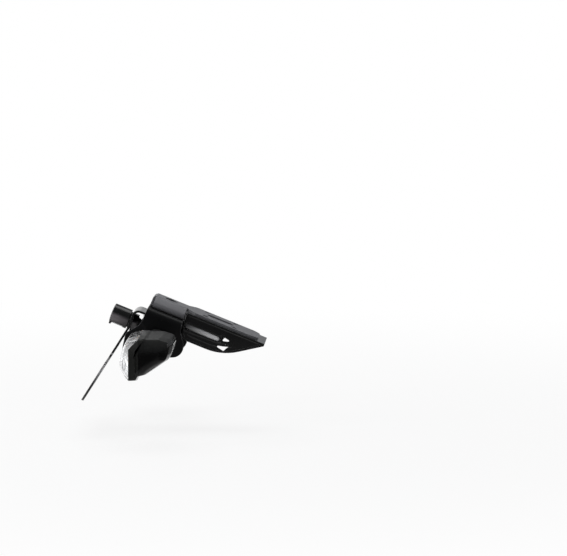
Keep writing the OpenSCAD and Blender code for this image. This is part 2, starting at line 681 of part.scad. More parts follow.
// The bulb's seat, with z towards the lens
bulb_seat_x = reflector_x - pod_wall - rim_proud - fit - reflector_wall;
module at_bulb() {
    translate([bulb_seat_x, pod_in + pod_l * 0.46, 3]) rotate([0, -90, 0]) children();
}
module indicator_bulb(side) {
    r = bulb_d / 2;
    waist = asin(bulb_neck / r);
    color([0.95, 0.6, 0.15, 0.8]) at_stalk(side) at_bulb() rotate_extrude($fn = 48)
        polygon(concat([[0, -6], [bulb_neck, -6]], [for (k = [0 : 12]) let (a = waist + (180 - waist) * k / 12)
            [r * sin(a), r * cos(waist) + fit - r * cos(a)]]));
}
// Bayonet holder behind the reflector, round the bulb's neck
module indicator_bulb_holder(side) {
    color([0.75, 0.73, 0.68]) at_stalk(side) at_bulb() translate([0, 0, -9]) difference() {
        cylinder(d = holder_d, h = 9, $fn = 48);
        translate([0, 0, 3 - fit]) cylinder(r = bulb_neck + fit / 2, h = 9, $fn = 48);
    }
}

// Rubber stalk from the cheek to the housing, with a round foot
module indicator_stalk(side) {
    color([0.06, 0.06, 0.06]) at_stalk(side) rotate([-90, 0, 0]) difference() {
        union() {
            cylinder(d = stalk_foot_d, h = 4, $fn = 60);
            hull() {
                translate([0, 0, 3.5]) cylinder(d = stalk_foot_d - 4, h = 0.5, $fn = 40);
                for (s = [-1, 1])
                    translate([s * (neck_w - neck_h) / 2, 0, stalk_l * 0.6])
                        cylinder(d = neck_h, h = 1, $fn = 32);
            }
            hull() for (z = [stalk_l * 0.6, stalk_l - 1], s = [-1, 1])
                translate([s * (neck_w - neck_h) / 2, 0, z]) cylinder(d = neck_h, h = 1, $fn = 32);
        }
        translate([0, 0, -eps]) cylinder(d = stud_d + fit, h = stalk_l + 2 * eps, $fn = 48);
    }
}
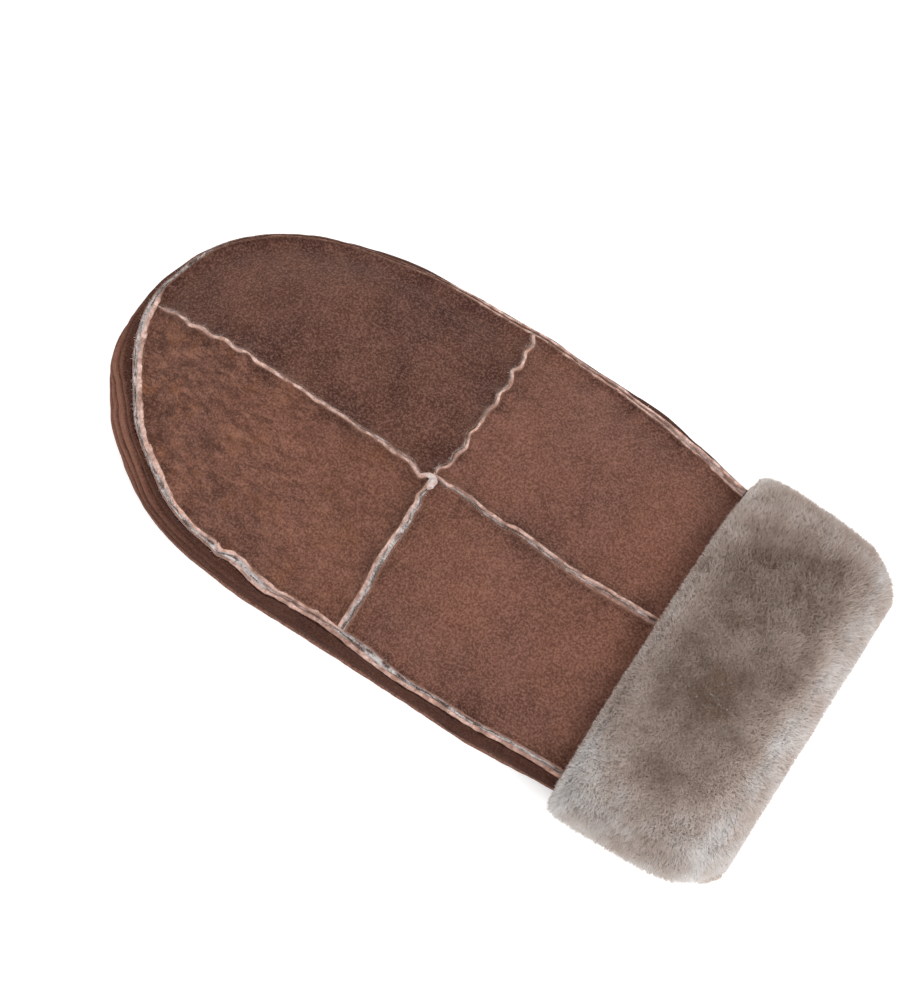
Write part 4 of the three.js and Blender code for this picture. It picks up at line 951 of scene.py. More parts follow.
# ------------------------------------------------------------------ the side band
def side_band():
    a = np.concatenate([-np.array([260, 246, 232, 222, 214, 210]), -np.arange(207.0, 90.0, -0.8),
                        np.linspace(-90, 90, 330), np.arange(90.8, 207.1, 0.8), np.array([210, 214, 222, 232, 246, 260])])
    t = cosine(26)
    A, T = np.meshgrid(a, t, indexing="ij")
    arc = np.where(np.abs(A) <= 90, A * 1.25, np.sign(A) * (112.5 + np.abs(A) - 90))
    # lengthwise folds: strong round the near side of the fingertips, faint elsewhere
    tip = np.exp(-((A + 42) / 34) ** 2) + 0.30 * np.exp(-((A - 20) / 40) ** 2)
    wander = 0.05 * noise(np.column_stack([arc.ravel(), T.ravel() * 0]), 26, 71).reshape(A.shape)
    folds = np.zeros_like(A)
    for at, wide, high in ((0.13, 0.055, 0.55), (0.33, 0.095, 0.85), (0.58, 0.085, 0.75), (0.82, 0.085, 0.80)):
        folds += high * np.exp(-np.abs((T - at - wander) / wide) ** 2.6)
    relief = folds * (0.12 + 1.5 * tip) - 0.16 * tip
    near_tip = np.exp(-((A + 34) / 22) ** 2) * np.sin(np.pi * np.clip(T, 0, 1)) ** 0.7
    relief += near_tip * (2.0 + 1.5 * noise(np.column_stack([arc.ravel(), T.ravel() * 9]), 13, 77).reshape(A.shape))
    relief += 0.35 * noise(np.column_stack([arc.ravel() / 3, T.ravel() * 8]), 3.0, 72, 2).reshape(A.shape) * np.sin(np.pi * T)
    relief += 0.9 * np.exp(-((T - 0.02) / 0.07) ** 2) * 0.4
    relief += 0.28 * np.exp(-T / 0.12) * noise(np.column_stack([arc.ravel() / 4.2, T.ravel() * 0]), 1, 73).reshape(A.shape)
    relief -= 0.5 * np.exp(-np.abs(np.abs(A) - CUFF_S) / 3.0)
    e = 0.02
    dn = band_n(A, T + e) - band_n(A, T - e)
    dz = band_z(A, T + e) - band_z(A, T - e)
    l = np.hypot(dn, dz)
    nn, nz = -dz / l, dn / l
    end = (T < 1e-6) | (T > 1 - 1e-6)
    top = smooth(1 - T / 0.16)                # the band's top follows the outer cut edge
    push = top * (np.clip(rout(A) + rout_w(A) / 2 - 0.1, -0.8, 2.4) - 1.9 + 0.2)
    lift = top * 1.1
    N = band_n(A, T) + push
    H = SKIN / 2
    outer = outward(A, N + nn * (H + relief), band_z(A, T) + lift + np.where(end, 0, nz * (H + relief)))
    inner = outward(A, N - nn * H, band_z(A, T) + lift - np.where(end, 0, nz * H))
    pts, faces = shell(outer, inner)
    P = outer.reshape(-1, 3)
    # painted shadow along the band's top under the seam's lip, and a painted dark line in the groove at its foot
    shade = 0.30 + 0.14 * noise(P, 18, 74, 2) + 0.10 * noise(P, 5, 75, 2) - 0.50 * np.exp(-T.ravel() / 0.09) - 0.40 * np.exp(-(1 - T.ravel()) / 0.06)
    shade -= 0.26 * smooth((-A.ravel() - 70) / 40)
    # painted shade in the folds' grooves and painted light on their ridges, and painted light where the band is lit
    # near the fingertips
    shade += (2.1 * np.clip(folds.ravel(), 0, 0.75) - 0.92) * np.clip(tip.ravel() + 0.10, 0, 1) + 0.30 * near_tip.ravel()
    warm = 0.25 + 0.25 * noise(P, 14, 76, 2)
    # the third channel paints light on the band near the fingertips
    look = np.clip(np.stack([shade, warm * 0.6, 0.70 * smooth(near_tip.ravel() * 1.6)], -1), 0, 1)
    ob = mesh_of("side_band_suede", pts, faces, [DEEP], {"look": np.concatenate([look, look])})
    return settle(ob, "suede", "side_band")


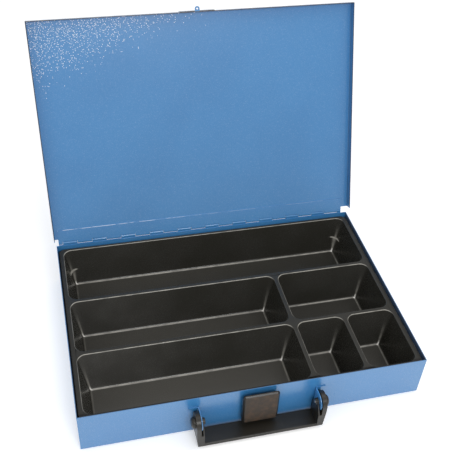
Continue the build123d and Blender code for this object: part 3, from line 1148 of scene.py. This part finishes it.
@dataclass
class Handle:
    """The handle and its pins."""

    edge: float = 0.6

    def build(self, finishes: Wardrobe) -> None:
        """Dress the handle.

        Args:
            finishes: The box's materials.
        """
        piece = softened("handle", "handle_moulded", self.edge)
        fasten(piece, Body.HANDLE, finishes.moulded)
        for side in ("left", "right"):
            dress(bpy.data.objects[f"handle_pin_{side}"], finishes.steel)


@dataclass
class Latch:
    """The latch lever and what carries it; spring points in front of spring_end, in millimetres, are moved back."""

    edge: float = 0.35
    spring_end: float = -122.15
    spring_room: float = 1.3

    def build(self, finishes: Wardrobe) -> None:
        """Dress the latch.

        Args:
            finishes: The box's materials.
        """
        piece = softened("latch_lever", "latch_lever_moulded", self.edge)
        fasten(piece, Body.LATCH, finishes.latch)
        dress(bpy.data.objects["latch_housing"], finishes.moulded)
        fasten(self.spring(), Body.CASE, finishes.steel)
        for node in ("latch_pin", "latch_rivet_left", "latch_rivet_right", "hinge_pin"):
            dress(bpy.data.objects[node], finishes.steel)

    def spring(self) -> bpy.types.Object:
        """Make the leaf spring, its free end moved back where the open lever needs the room.

        Returns:
            The spring.
        """
        piece = softened("latch_spring", "latch_spring_strip", 0.0)
        pick(piece, "VERT", lambda low, high: high.y < self.spring_end)
        bpy.ops.transform.translate(value=(0.0, self.spring_room * MILLIMETRE, 0.0))
        bpy.ops.object.mode_set(mode="OBJECT")
        return piece


# Studio


@dataclass(frozen=True)
class Lamp:
    """A soft square lamp that looks at the box. Lengths in metres, power in watts."""

    name: str
    place: Point
    size: float
    watts: float
    target: Point = (0.0, 0.0, 0.05)

    def hang(self) -> None:
        """Hang the lamp."""
        data = bpy.data.lights.new(self.name, "AREA")
        data.shape = "SQUARE"
        data.size = self.size
        data.energy = self.watts
        lamp = bpy.data.objects.new(self.name, data)
        bpy.context.scene.collection.objects.link(lamp)
        aim = (Vector(self.target) - Vector(self.place)).to_track_quat("-Z", "Y")
        lamp.matrix_world = Matrix.Translation(self.place) @ aim.to_matrix().to_4x4()


@dataclass
class Studio:
    """A white floor, soft lamps and the camera that the box was seen through."""

    lamps: tuple[Lamp, ...] = (
        Lamp("key_lamp", (0.16, -1.42, 1.2), 0.45, 8.6),
        Lamp("side_lamp", (-1.3, -0.3, 1.0), 0.6, 1.6),
        Lamp("top_lamp", (0.5, 0.1, 1.8), 1.2, 5.0),
    )
    floor_side: float = 6.0
    floor_height: float = -0.0004
    floor_colour: Colour = srgb(250, 250, 250)
    floor_glow: float = 0.35
    sky_light: float = 0.62
    sky_seen: float = 1.0
    frame_pixels: float = 452.0
    focal_pixels: float = 762.2
    centre_pixels: Span = (233.5, 256.1)
    sensor: float = 36.0
    eye: Point = (-157.46, -525.11, 613.27)
    right: Point = (0.9696, -0.2389, 0.0529)
    up: Point = (0.1242, 0.6667, 0.7349)
    forward: Point = (0.2108, 0.7060, -0.6761)

    def build(self) -> None:
        """Set up floor, world, lamps and camera."""
        self.floor()
        self.world()
        for lamp in self.lamps:
            lamp.hang()
        self.camera()

    def floor(self) -> None:
        """Lay the floor, white to the camera and to reflections, with its shadow kept."""
        clear_selection()
        bpy.ops.mesh.primitive_plane_add(size=self.floor_side, location=(0.0, 0.0, self.floor_height))
        piece = bpy.context.active_object
        piece.name = "studio_floor"
        ground = Shader(bpy.data.materials.new("white_floor"))
        shadow = ground.node("BsdfDiffuse", inputs={"Color": self.floor_colour})
        glow = ground.node("Emission", inputs={"Color": (1.0, 1.0, 1.0), "Strength": self.floor_glow})
        both = ground.node("AddShader", inputs={0: shadow, 1: glow})
        rays = ground.node("LightPath", out="Is Camera Ray") + ground.node("LightPath", out="Is Glossy Ray")
        cover = ground.node("MixShader", inputs={0: rays, 1: shadow, 2: both})
        ground.add("OutputMaterial", inputs={"Surface": cover})
        dress(piece, ground.owner)

    def world(self) -> None:
        """Light the world softly, and show it white to the camera."""
        sky = Shader(bpy.data.worlds.new("studio_world"))
        seen = sky.node("LightPath", out="Is Camera Ray")
        strength = seen * (self.sky_seen - self.sky_light) + self.sky_light
        back = sky.node("Background", inputs={"Color": (1.0, 1.0, 1.0), "Strength": strength})
        sky.add("OutputWorld", inputs={"Surface": back})
        bpy.context.scene.world = sky.owner

    def camera(self) -> None:
        """Place the camera as it was fitted to the box's corners."""
        data = bpy.data.cameras.new("camera")
        data.sensor_width = self.sensor
        data.lens = self.focal_pixels / self.frame_pixels * data.sensor_width
        half = self.frame_pixels / 2
        data.shift_x = (half - self.centre_pixels[0]) / self.frame_pixels
        data.shift_y = (self.centre_pixels[1] - half) / self.frame_pixels
        data.clip_start = 0.01
        data.clip_end = 50.0
        camera = bpy.data.objects.new("camera", data)
        bpy.context.scene.collection.objects.link(camera)
        columns = (Vector(self.right), Vector(self.up), -Vector(self.forward))
        turn = Matrix([[column[row] for column in columns] for row in range(3)]).to_4x4()
        camera.matrix_world = Matrix.Translation(Vector(self.eye) * MILLIMETRE) @ turn
        bpy.context.scene.camera = camera
        bpy.context.scene.view_settings.view_transform = "Standard"


def main() -> None:
    """Load the frame, build every part of the box, set up the studio and note the sizes."""
    logging.basicConfig(level=logging.INFO, format="%(name)s: %(message)s")
    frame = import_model()
    LOG.info("frame with %d nodes", len(frame["nodes"]))
    finishes = Wardrobe(
        paint=PowderCoat().make(),
        formed=FormedSheet().make(),
        moulded=Moulding().make(),
        latch=LeverMoulding().make(),
        steel=PlatedSteel().make(),
    )
    PaintedSheetWork().build(finishes)
    Insert().build(finishes)
    Handle().build(finishes)
    Latch().build(finishes)
    Studio().build()


if __name__ == "__main__":
    main()
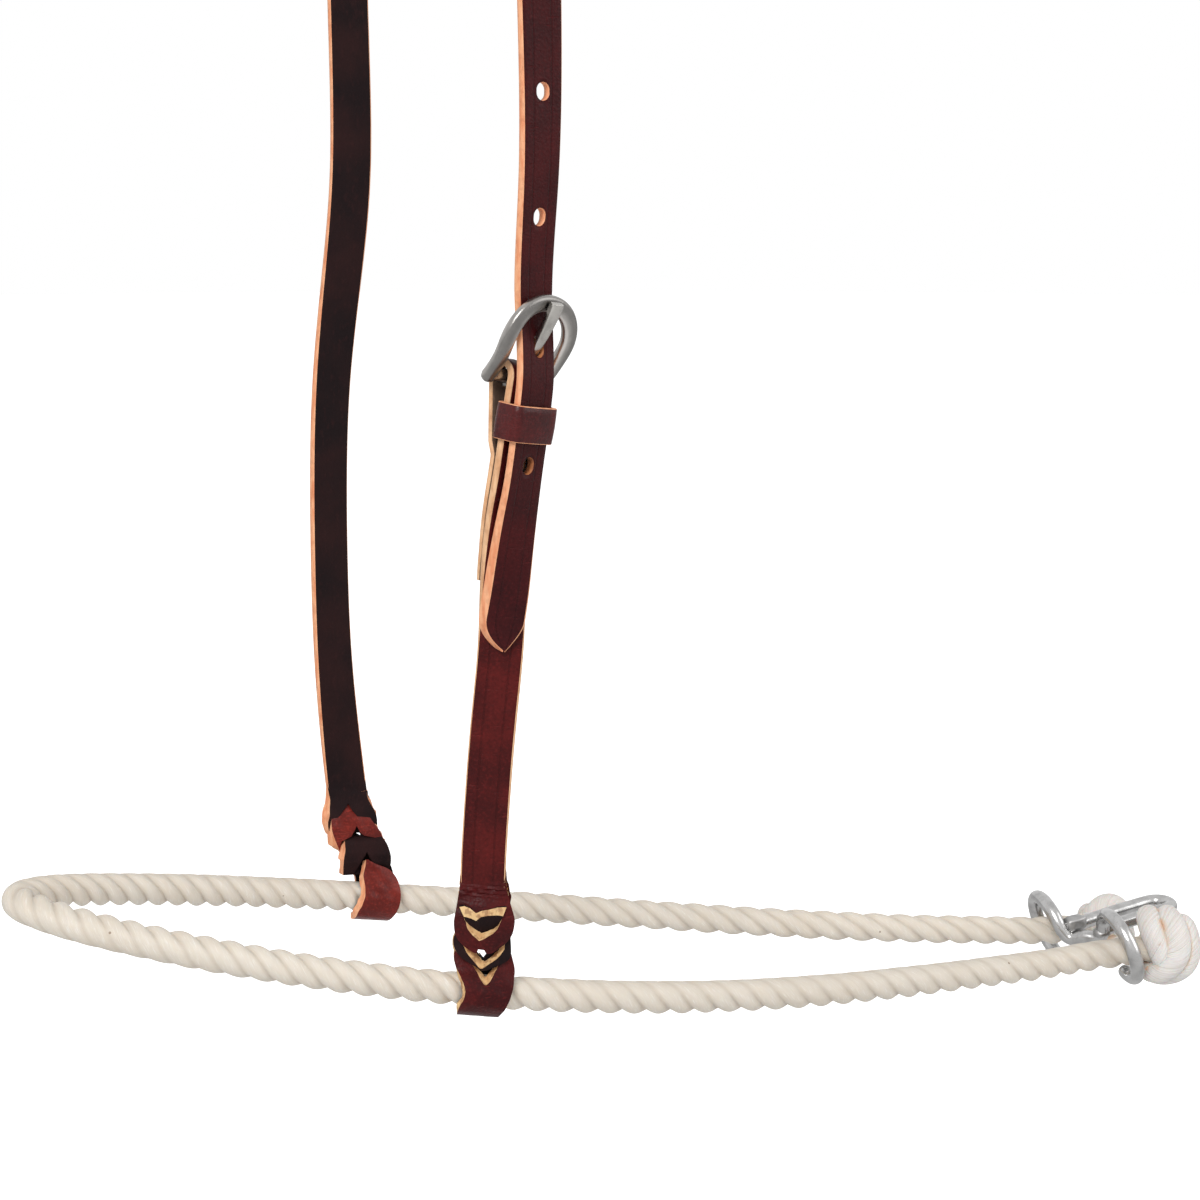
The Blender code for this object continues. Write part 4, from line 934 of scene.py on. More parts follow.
# Rows from the top down: height over the rope, left and right, depth in the middle, crown, and how far
# the cut edge shows at the left and right, in millimetres.
LENS_LEAF = [
    (35, -6.40, 6.40, 0.85, 0, 0, 0), (33.2, -6.45, 6.45, 1.15, 0, 0, 0), (31.5, -6.6, 6.7, 1.5, 0.1, 0, 0),
    (29.2, -7, 7.2, 2.2, 0.5, 0.1, 0.1), (26.7, -7.5, 7.8, 3.3, 1.1, 0.1, 0.1),
    (24.3, -8.1, 8.4, 4.1, 1.5, 0.1, 0.1), (22, -8.5, 8.8, 4.5, 1.8, 0.1, 0.1),
    (20, -8.5, 8.6, 4.6, 1.8, 0.2, 0.2), (17.5, -7.9, 7.8, 4.5, 1.5, 0.4, 0.4),
    (16, -6.9, 6.8, 4.4, 1.2, 0.6, 0.6), (14.5, -5.4, 4.9, 4.2, 0.8, 0.6, 0.6),
    (13.2, -3.6, 3, 4, 0.4, 0.6, 0.6), (12.6, -1.8, 1.5, 3.9, 0.1, 0.4, 0.4),
]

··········

## TASK BRIEF
Restate word for word the lines from the one holding "frame = import_model()" to the end of the listing, both ends included, and nothing more.

## OUTPUT FOR THIS TASK
    frame = import_model()
    LOG.info("frame with %d nodes", len(frame["nodes"]))
    finishes = Wardrobe(
        paint=PowderCoat().make(),
        formed=FormedSheet().make(),
        moulded=Moulding().make(),
        latch=LeverMoulding().make(),
        steel=PlatedSteel().make(),
    )
    PaintedSheetWork().build(finishes)
    Insert().build(finishes)
    Handle().build(finishes)
    Latch().build(finishes)
    Studio().build()


if __name__ == "__main__":
    main()
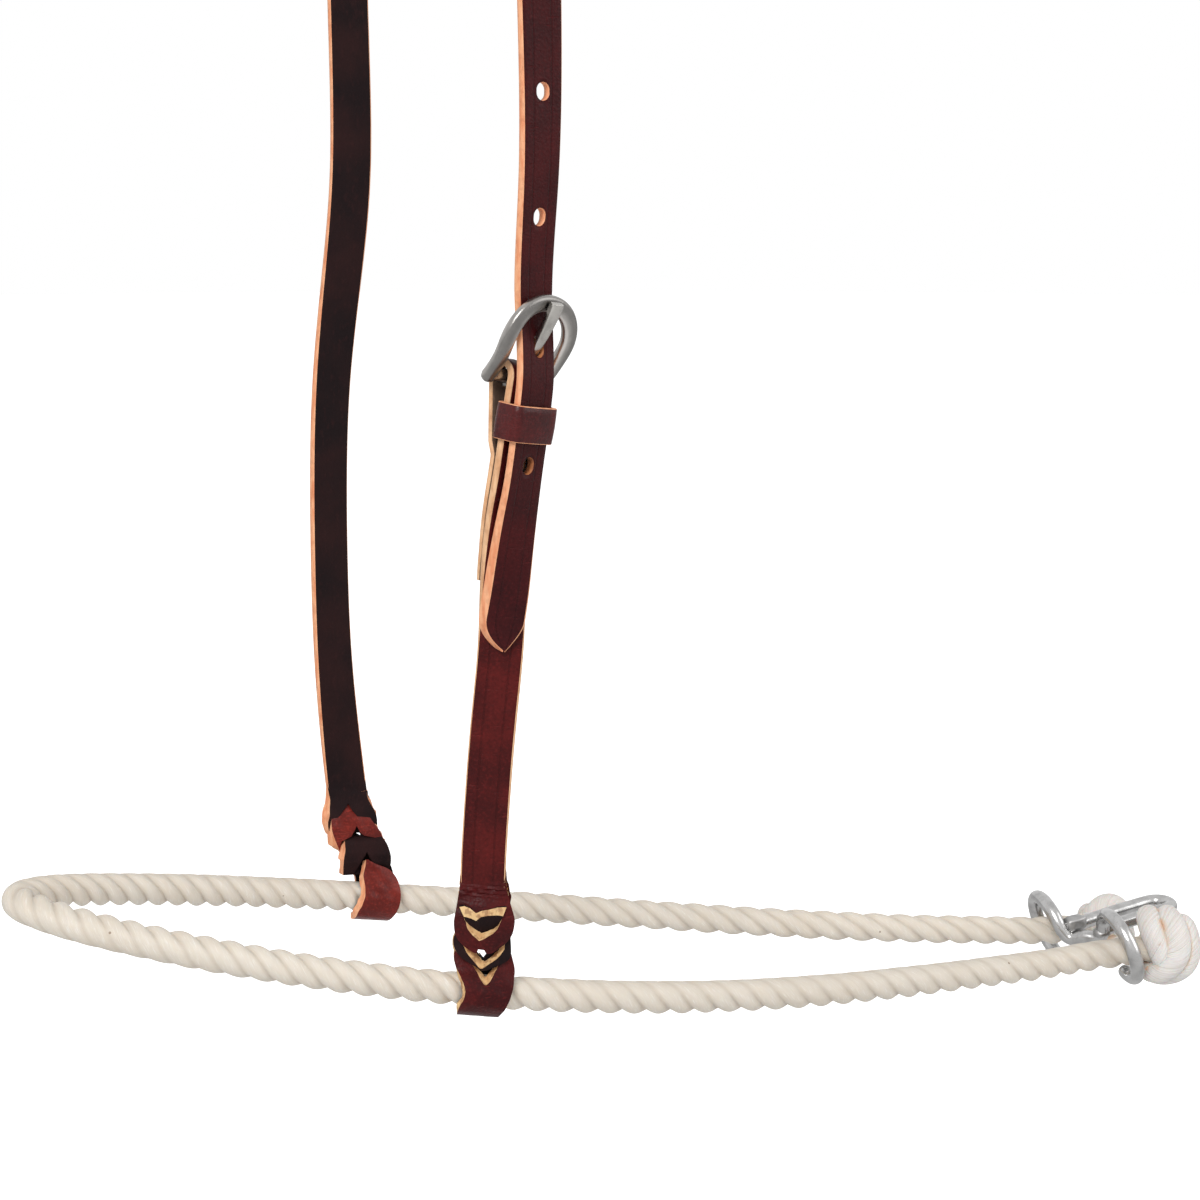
The Blender code for this object continues. Write part 4, from line 934 of scene.py on. More parts follow.
# Rows from the top down: height over the rope, left and right, depth in the middle, crown, and how far
# the cut edge shows at the left and right, in millimetres.
LENS_LEAF = [
    (35, -6.40, 6.40, 0.85, 0, 0, 0), (33.2, -6.45, 6.45, 1.15, 0, 0, 0), (31.5, -6.6, 6.7, 1.5, 0.1, 0, 0),
    (29.2, -7, 7.2, 2.2, 0.5, 0.1, 0.1), (26.7, -7.5, 7.8, 3.3, 1.1, 0.1, 0.1),
    (24.3, -8.1, 8.4, 4.1, 1.5, 0.1, 0.1), (22, -8.5, 8.8, 4.5, 1.8, 0.1, 0.1),
    (20, -8.5, 8.6, 4.6, 1.8, 0.2, 0.2), (17.5, -7.9, 7.8, 4.5, 1.5, 0.4, 0.4),
    (16, -6.9, 6.8, 4.4, 1.2, 0.6, 0.6), (14.5, -5.4, 4.9, 4.2, 0.8, 0.6, 0.6),
    (13.2, -3.6, 3, 4, 0.4, 0.6, 0.6), (12.6, -1.8, 1.5, 3.9, 0.1, 0.4, 0.4),
]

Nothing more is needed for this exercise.